Problem to work on
Reproduce exactly the lines from the line with "shown = cad_parts[node]" through the line with "CAMERA_TURN = (14.432, -0.287, 1.114)", both included, and no other lines.

(CAD and scene scripts)
==*==
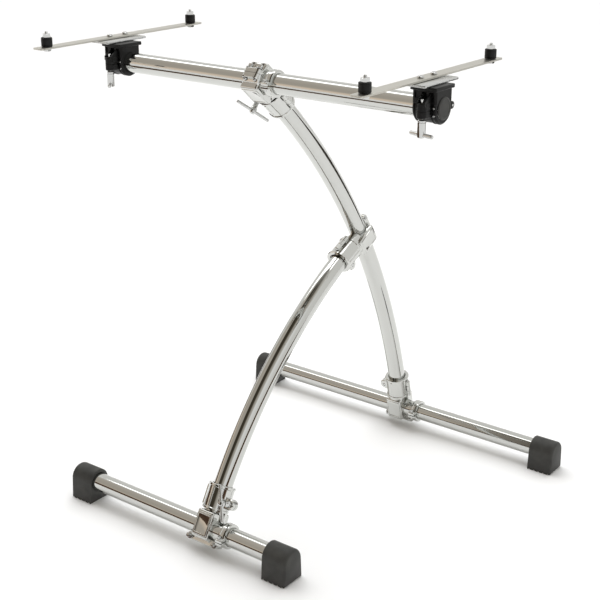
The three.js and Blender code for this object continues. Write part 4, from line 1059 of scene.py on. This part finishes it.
# ------------------------------------------------------------ rubber rests
# Four turned rubber bushes that the instrument's frame sits down on. Each has a slight waist
# line near both ends and a steel stud through its middle.
rest_rubber = matt("moulded black rest rubber", "#0B0B0B", "#151514", rough=0.5, grain=0.9, grain_height=0.04,
                   gloss=0.3)
REST_RADIUS = 10.5
REST_BORE = 3.35
for name in [f"{side}_{end}_rest" for side in ("left", "right") for end in ("front", "back")]:
    low, high = (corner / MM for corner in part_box(name))
    middle = (low + high) / 2
    rest = turned(f"{name}_moulded", [
        (low.z, REST_BORE), (low.z, REST_RADIUS - 0.8), (low.z + 0.8, REST_RADIUS), (low.z + 2.4, REST_RADIUS),
        (low.z + 2.8, REST_RADIUS - 0.4), (low.z + 3.2, REST_RADIUS), (high.z - 3.2, REST_RADIUS),
        (high.z - 2.8, REST_RADIUS - 0.4), (high.z - 2.4, REST_RADIUS), (high.z - 1, REST_RADIUS),
        (high.z - 0.3, REST_RADIUS - 0.4), (high.z, REST_RADIUS - 1.2), (high.z, REST_BORE), (low.z, REST_BORE)],
        through=(middle.x, middle.y, 0), sides=64, hollow=True)
    settled(smoothed(rest, 35), rest_rubber, "rest_rubber", name.split("_")[0] + "_rail", name)

# ------------------------------------------------------------ rest studs
# A threaded stud goes up through each rail and rest, with a hex nut on top and one under the
# rail. The nuts have turned-down corners and the stud's tip is left proud.
NUT_RADIUS = 7.5
NUT_HEIGHT = 6.5
STUD_TIP = 4
LOWER_NUT_HEIGHT = 4
for name in [f"{side}_{end}_rest_stud" for side in ("left", "right") for end in ("front", "back")]:
    low, high = (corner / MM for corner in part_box(name))
    middle = (low + high) / 2
    through = (middle.x, middle.y, 0)
    tip = []
    for i in range(3):
        tip += [(high.z - 3.2 + i, 2.55), (high.z - 2.7 + i, 3)]
    stud = turned(f"{name}_turned", [(low.z + 1, 2.6), (low.z + 1.4, 3), *tip, (high.z, 2.2)], through=through, sides=32)
    nuts = []
    upper_nut = (high.z - STUD_TIP - NUT_HEIGHT, high.z - STUD_TIP)
    for start, end in [upper_nut, (low.z, low.z + LOWER_NUT_HEIGHT)]:
        nut = turned("nut", [(start, NUT_RADIUS), (end, NUT_RADIUS)], through=through, sides=6)
        chamfer = turned("chamfer", [
            (start, NUT_RADIUS - 0.9), (start + 0.6, NUT_RADIUS + 0.1), (end - 0.6, NUT_RADIUS + 0.1),
            (end, NUT_RADIUS - 0.9)], through=through)
        nuts.append(combine(nut, "INTERSECT", [chamfer]))
    joined(stud, *nuts)
    settled(smoothed(stud, 30), bright_chrome, "chromed_fastener", name.split("_")[0] + "_rail", name)
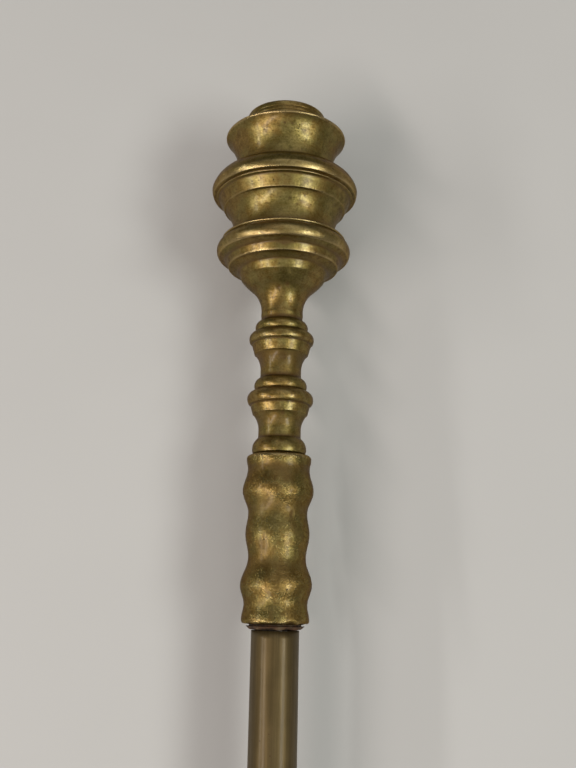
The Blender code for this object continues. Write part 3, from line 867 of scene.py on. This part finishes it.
def make_rivet(number, place):
    """A rivet across the plane of the hook, peened down onto the socket at both ends."""
    dome_foot = SOCKET_RADIUS - 0.6
    dome_top = SOCKET_RADIUS + GAP / 2 + 1.0
    head = outline(
        (dome_foot, RIVET_HEAD), (SOCKET_RADIUS - 0.1, RIVET_HEAD, 0), (dome_top, 0.0, 0.45),
    )
    lower = [Vector((-point.x, point.y)) for point in reversed(head)]
    outer = [*lower, Vector((-dome_foot, RIVET_RADIUS)), Vector((dome_foot, RIVET_RADIUS)), *head]
    mesh = lathe_mesh(
        f"rivet_skin_{number}", outer, [], sides=48, run=0.12, rounding=0.08,
        coarse=0.08, fine=0.04, seed=20 + number,
    )
    return piece_of(
        f"peened_rivet_{number}", mesh, f"socket_rivet_{number}", BROWN_BRASS,
        SOCKET_MOUTH - place, Matrix.Rotation(math.pi / 2, 4, "X"),
    )


def finish_hidden_steel():
    """The steel pieces inside keep their CAD shape."""
    for node in ("core_rod", "clamp_nut", "nut_washer"):
        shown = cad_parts[node]
        shown.data.materials.clear()
        shown.data.materials.append(STEEL)


# The floor, the light and the camera

FLOOR_HALF = 4.0        # metres
LIT_PLACE = 75.0        # how far along the handle the lights aim
CAMERA_PLACE = Vector((2.09, 5.39, 245.36))     # millimetres in the hook's frame before its roll
CAMERA_TURN = (14.432, -0.287, 1.114)           # degrees in the world


def lay_floor():
    """A plain pale floor under the whole object."""
    material, tree, shader = new_material("pale_floor")
    where = in_millimetres(tree)
    tone = noisy(tree, where, 0.01, detail=3.0)
    colour = mixed(tree, tone, (0.520, 0.513, 0.504, 1), (0.554, 0.547, 0.538, 1))
    tree.links.new(colour, shader.inputs["Base Color"])
    shader.inputs["Roughness"].default_value = 0.95
    shader.inputs["Specular IOR Level"].default_value = 0.1
    corners = [(FLOOR_HALF * x, FLOOR_HALF * y, 0) for x, y in ((-1, -1), (1, -1), (1, 1), (-1, 1))]
    mesh = bpy.data.meshes.new("floor")
    mesh.from_pydata(corners, [], [(0, 1, 2, 3)])
    mesh.materials.append(material)
    floor = bpy.data.objects.new("floor", mesh)
    bpy.context.scene.collection.objects.link(floor)


def soft_light(name, azimuth, elevation, distance, size, power, colour):
    """A rectangular light that faces the handle, from an azimuth that is 0 beyond the knob's end
    and 90 to its right."""
    data = bpy.data.lights.new(name, "AREA")
    data.shape = "RECTANGLE"
    data.size, data.size_y = size
    data.energy = power
    data.color = colour
    turn, rise = math.radians(azimuth), math.radians(elevation)
    target = UNROLLED @ Vector((0, LIT_PLACE * MM, 0))
    away = Vector((
        math.sin(turn) * math.cos(rise), math.cos(turn) * math.cos(rise), math.sin(rise),
    ))
    light = bpy.data.objects.new(name, data)
    light.location = target + away * distance
    light.rotation_euler = away.to_track_quat("Z", "Y").to_euler()
    bpy.context.scene.collection.objects.link(light)


def light_studio():
    soft_light("left_box", -128, 45, 1.0, (0.85, 0.11), 4.7, (1.0, 0.91, 0.86))
    soft_light("right_box", 110, 46, 1.2, (0.66, 0.30), 6.5, (0.98, 1.0, 0.95))
    soft_light("left_strip", -97, 29, 1.2, (0.9, 0.024), 3.5, (1.0, 0.97, 0.93))
    soft_light("ceiling", 28, 62, 1.3, (1.6, 1.2), 4.2, (1.0, 0.97, 0.91))
    soft_light("front", 178, 66, 1.2, (0.65, 0.55), 0.8, (0.95, 1.0, 0.90))
    world = bpy.data.worlds.new("studio")
    world.use_nodes = True
    sky = world.node_tree.nodes["Background"]
    sky.inputs["Color"].default_value = (1.0, 0.97, 0.93, 1)
    sky.inputs["Strength"].default_value = 0.08
    bpy.context.scene.world = world


def place_camera():
    data = bpy.data.cameras.new("camera")
    data.lens = 42.19
    data.sensor_width = 36.0
    data.clip_start = 0.01
    camera = bpy.data.objects.new("camera", data)
    bpy.context.scene.collection.objects.link(camera)
    camera.location = UNROLLED @ (CAMERA_PLACE * MM)
    camera.rotation_euler = [math.radians(turn) for turn in CAMERA_TURN]
    bpy.context.scene.camera = camera


make_cap()
make_top_ring()
make_middle_ring()
make_bowl()
make_upper_baluster()
make_lower_baluster()
make_grip()
make_sleeve()
make_casing()
make_head()
for number, place in enumerate(RIVET_PLACES, 1):
    make_rivet(number, place)
finish_hidden_steel()
lay_floor()
light_studio()
place_camera()
bpy.context.scene.view_settings.view_transform = "Standard"
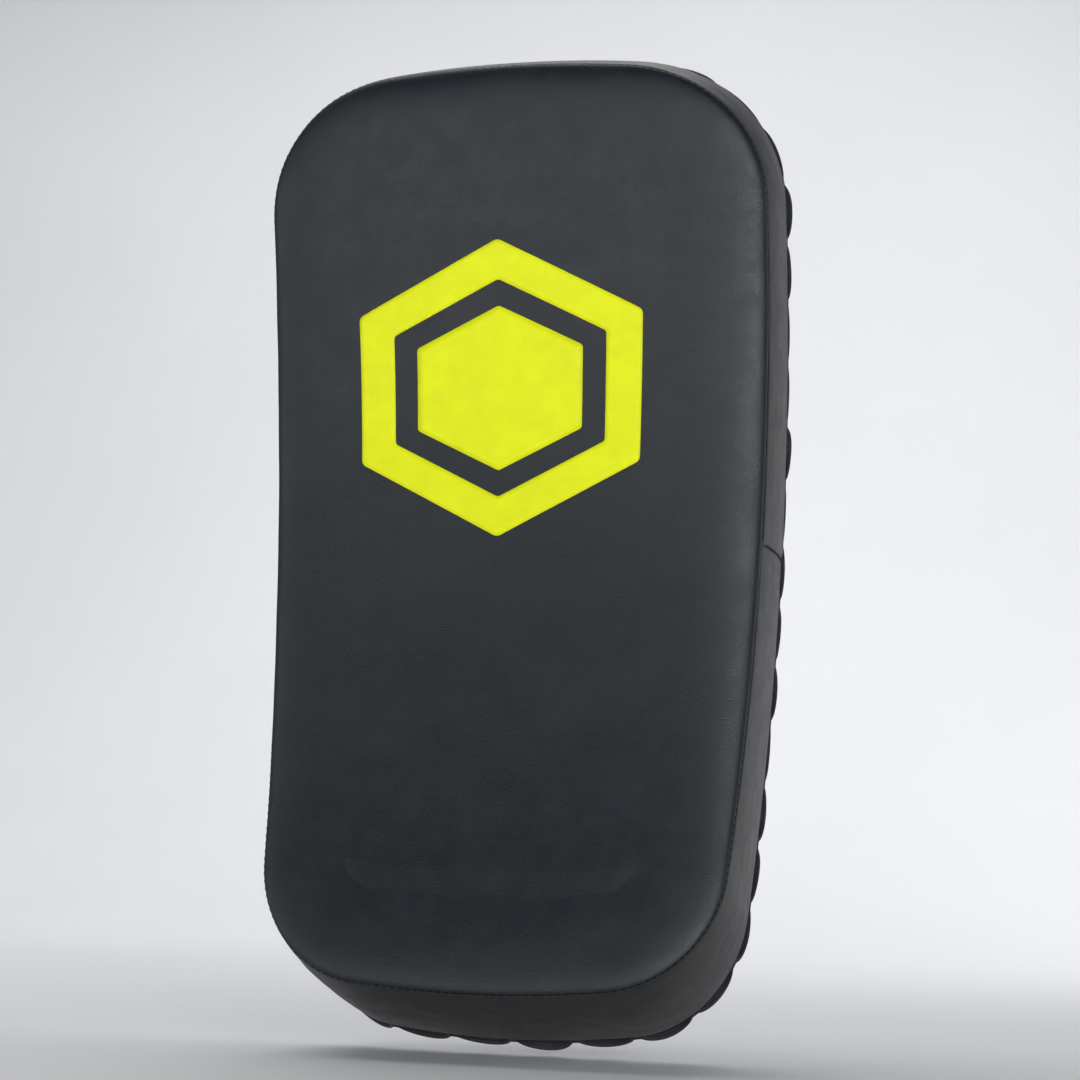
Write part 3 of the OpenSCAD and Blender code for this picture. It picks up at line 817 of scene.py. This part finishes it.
def make_band(upper):
    """Half of the side band, from one diagonal join over an end to the other."""
    fineness = 8
    out, depths = band_profile()
    sign = 1 if upper else -1
    steps = np.arange(2 * QUARTER * fineness + 1) / fineness
    j = np.where(steps <= QUARTER, steps, 2 * QUARTER - steps)[:, None]
    mirror = np.where(steps <= QUARTER, 1, -1)[:, None]
    start = sign * (JOIN_FRONT + (JOIN_REAR - JOIN_FRONT) * depths / DEPTH) + GAP / 2

    def surface(grow):
        flat = quarter_point(j, (out + grow)[None, :], upper, start[None, :])
        return flat, bent(flat[..., 0], flat[..., 1], depths[None, :])

    flat, place = surface(0.0)
    away = surface(1 * MM)[1] - place
    normal = away / np.linalg.norm(away, axis=-1, keepdims=True)
    # Wrinkles run lengthwise and gather at the corners
    cornered = np.exp(-((j - SIDE_STEPS - CORNER_STEPS / 2) / 4.5) ** 2)
    share = depths[None, :] / DEPTH
    free = np.sin(math.pi * share) ** 0.5
    lines = np.stack(np.broadcast_arrays(j * 0.3 + mirror * 9.0, share * 11.0, sign), -1)
    fine = noise_at(lines, 1.0, 3.3)
    broad = noise_at(place, 13.0, 5.0)
    # Beside its join the upper half stands proud, and the lower one is drawn in
    from_join = np.abs(flat[..., 1] - sign * start[None, :])
    proud, reach = (0.4 if upper else -0.7) * MM, 22 * MM
    lip = proud * np.exp(-from_join / reach) - groove(from_join, 0.8 * MM, 0.9 * MM)
    move = free * (fine * cornered * 0.75 * MM + broad * 0.5 * MM) + lip
    place = place + normal * move[..., None]
    place[..., 0] *= mirror
    half = "upper" if upper else "lower"
    ob = new_piece(half + "_band_leather", place, grid_faces(*place.shape[:2])[0])
    turn_towards(ob, (0, 0, sign))
    give_thickness(ob, LEATHER)
    finish_piece(ob, BAND_LEATHER, "pad", [half + "_side_band"])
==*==
Full answer
        shown = cad_parts[node]
        shown.data.materials.clear()
        shown.data.materials.append(STEEL)


# The floor, the light and the camera

FLOOR_HALF = 4.0        # metres
LIT_PLACE = 75.0        # how far along the handle the lights aim
CAMERA_PLACE = Vector((2.09, 5.39, 245.36))     # millimetres in the hook's frame before its roll
CAMERA_TURN = (14.432, -0.287, 1.114)           # degrees in the world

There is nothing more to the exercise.